Quando il mangiare diventa un incubo che, alla fine, uccide. L’azione vitale per eccellenza – cibarsi, nutrirsi – qualcosa che reca con sé l’idea del piacere, del gusto, della famiglia, dell’amicizia, si colora delle tinte della morte e dell’angoscia. È la storia di Lorenzo Seminatore che, a vent’anni, muore ucciso dall’anoressia, nel silenzio della sua camera.
Non è stata una cosa improvvisa. Per Lorenzo e la sua famiglia gli incubi cominciano a quattordici anni, quando si iscrive alla scuola superiore. La madre racconta di un ragazzino diligente, un po’ perfezionista, che all’improvviso smette di mangiare. “Da quel momento, conclude, la situazione è inesorabilmente peggiorata”. Lorenzo va prima da uno specialista, poi da un altro e da un altro ancora: fino a quando a un neuropsichiatra confessa: “Non mangio, perché so che così prima o poi muoio. Non ho il coraggio di salire le scale fino al terzo piano per buttarmi”.
Quando pronuncia questa sentenza allucinante il ragazzo ha sedici anni e i genitori, che ancora godono della patria potestà, decidono di ricoverarlo in una clinica specializzata. Il ragazzo pare riprendersi. Ricomincia a studiare, a sorridere. I professori, per aiutarlo, si recavano da lui, fino a quando, ingrassato di venti chili, torna sui banchi di scuola e ricomincia a frequentare gli amici. Ma, quando all’orizzonte si profilano gli esami di maturità, si ridestano i fantasmi peggiori che hanno il sopravvento su di lui quando si iscrive all’università. Racconta molto di se stesso su YouTube, dove apre un canale dal nome significativo: Once the Killer. Canta, al ritmo del rap, canzoni profonde e malinconiche quali per esempio “Sono cresciuto con la ‘paura’ di morire giovane”, “forse ho dato troppo e tutto troppo presto”.
Ma la malattia comincia ad avere la meglio e Lorenzo smette di curarsi. Papà e mamma si disperano impotenti perché il figlio maggiorenne può decidere da solo della sua vita e della sua morte.
I genitori oggi denunciano la mancanza di sostegno, di informazioni e anche la presenza di una cultura per cui se non c’è la febbre, non c’è il tumore, non c’è una malattia organica visibile, spesso si liquida il malato con un “sono tutte fissazioni” fino a quando la malattia non porta chi ami sull’orlo del baratro.
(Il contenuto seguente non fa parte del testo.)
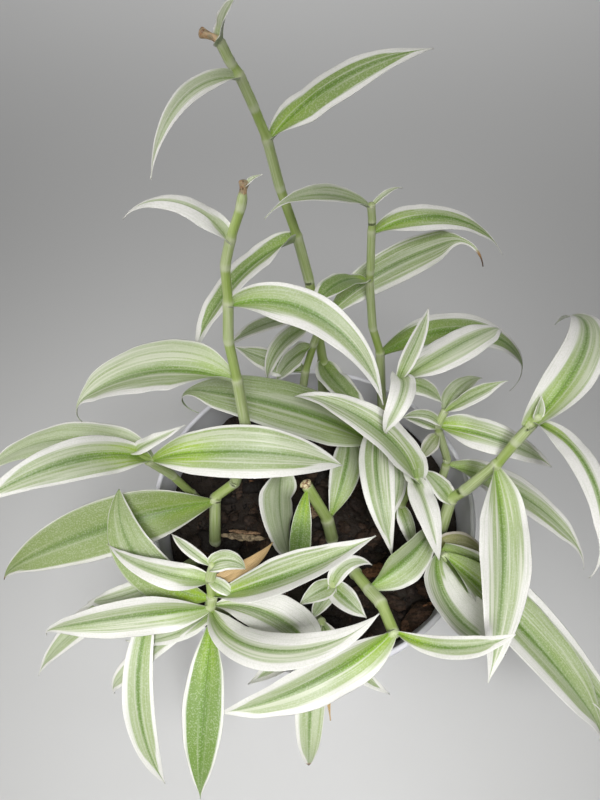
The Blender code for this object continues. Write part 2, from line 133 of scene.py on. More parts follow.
# Colours of the leaves
WHITE = (0.85, 0.835, 0.80)
SHADED_WHITE = (0.64, 0.665, 0.56)
CREAM = (0.68, 0.70, 0.57)
PALE_GREEN = (0.52, 0.58, 0.395)
LEAF_GREEN = (0.26, 0.36, 0.11)
CORE_GREEN = (0.13, 0.25, 0.03)
# Painted shade: a dark line in the groove along the midrib, for the shade in the fold
PAINTED_GROOVE_SHADE = (0.12, 0.19, 0.04)
BASE_GREEN = (0.36, 0.53, 0.045)
BASE_CORE = (0.23, 0.40, 0.02)
UNDER_GREEN = (0.46, 0.52, 0.36)
DRY_BROWN = (0.34, 0.19, 0.07)
DRY_DARK = (0.10, 0.055, 0.03)
STRAW = (0.70, 0.49, 0.24)

# Colours of the stems
BARE_GREENS = (0.30, 0.41, 0.09), (0.42, 0.51, 0.20)
BARE_STREAK = (0.50, 0.58, 0.28)
SHEATH_GREENS = (0.39, 0.48, 0.19), (0.54, 0.61, 0.35)
# Painted shade: a dark green painted low on each stem, for the shade near the soil
PAINTED_FOOT_SHADE = (0.13, 0.17, 0.05)
NODE_PALE = (0.62, 0.66, 0.46)
COLLAR_PALE = (0.60, 0.62, 0.44)
CRUST_BROWN = (0.46, 0.25, 0.13)
PITH = (0.78, 0.68, 0.42)

# Colours of the pot, the soil and the floor
PLASTICS = (0.78, 0.77, 0.84), (0.84, 0.83, 0.88)
# Painted light: the pot's inside wall is painted lighter than its plastic, for the lamp light on it
PAINTED_LIGHT_INSIDE = (0.93, 0.92, 0.97)
SOIL_DUST = (0.24, 0.19, 0.15)
SOIL_SPECK = (0.05, 0.035, 0.025)
PEATS = (0.005, 0.004, 0.003), (0.032, 0.020, 0.013)
BARKS = (0.010, 0.007, 0.006), (0.062, 0.034, 0.02)
RED_BARK = (0.26, 0.12, 0.055)
PALE_WOOD = (0.46, 0.35, 0.22)
BARK_GROOVE = (0.012, 0.008, 0.006)
PAPERS = (0.62, 0.62, 0.615), (0.66, 0.66, 0.655)

# How fine each noise is, in cells per metre
CELL_NOISE = 2100.0
LEAF_SPECKS = 700.0
CRUST_NOISE = 700.0
PITH_NOISE = 950.0
PLASTIC_CLOUD = 40.0
PLASTIC_GRAIN = 900.0
DUST_NOISE = 90.0
POT_SPECKS = 420.0
PEAT_NOISE = 900.0
BARK_GRAIN = 220.0
PAPER_CLOUD = 3.0

# The camera
LENS = 26.19
SENSOR_WIDTH = 36
CAMERA_PLACE = (-0.00505, -0.0913, 0.3008)
CAMERA_TILT = 34

# The room, and its lights: name, place, what it faces, size, power, spread in degrees and colour
ROOM_COLOUR = (0.90, 0.90, 0.90, 1)
ROOM_STRENGTH = 0.15
LIGHTS = (
    ("key", (0.03, -0.28, 0.58), (0, -0.10, 0.1), 0.16, 0.30, 60),
    ("fill", (-0.40, -0.28, 0.42), (-0.02, -0.04, 0.11), 0.4, 0.36, 90, (1, 0.99, 0.96)),
    ("top", (-0.05, -0.05, 0.8), (0, -0.05, 0.1), 0.4, 0.06, 60),
    ("floor_light", (0, 1.15, 1.8), (0, 1.15, 0), 1.3, 4.6, 60),
)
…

E poi lo fa cadere giù. “Molte famiglie – dicono Francesca e Fabio, i genitori di Lorenzo – stanno vivendo lo stesso calvario che abbiamo affrontato noi. Questi ragazzi devono essere curati e non tutti possono permettersi centri privati. Le istituzioni devono muoversi: prima con la prevenzione nelle scuole, poi con investimenti”.
Ma soprattutto bisognerebbe sconfiggere l’anoressia nel campo dove poi mette radici, quello più fertile per questa zizzania della vita: il campo dell’accettazione di sé e dei cambiamenti. Con l’anoressia spesso la mente rifiuta l’immagine del proprio corpo, ed essere adolescenti nella nostra “società dell’immagine” significa automaticamente essere in una situazione estremamente fragile e precaria. Perché se un giovane non esiste per gli amici, non esiste per nulla, non esiste per davvero. E arriva a rifiutare il cibo e a vedersi grasso anche quando l’anoressia lo ha reso un’ombra sull’orlo del baratro. Lorenzo e i suoi genitori ci sfidano con le loro domande difficili: come nutrire i giovani di vita, di sfide difficili, di ideali per cui combattere? Coltivando passioni e conoscenze, come quei giovani che eravamo noi. Con il fuoco della vita dentro che bruciava ed ha impedito all’anoressia di attecchire.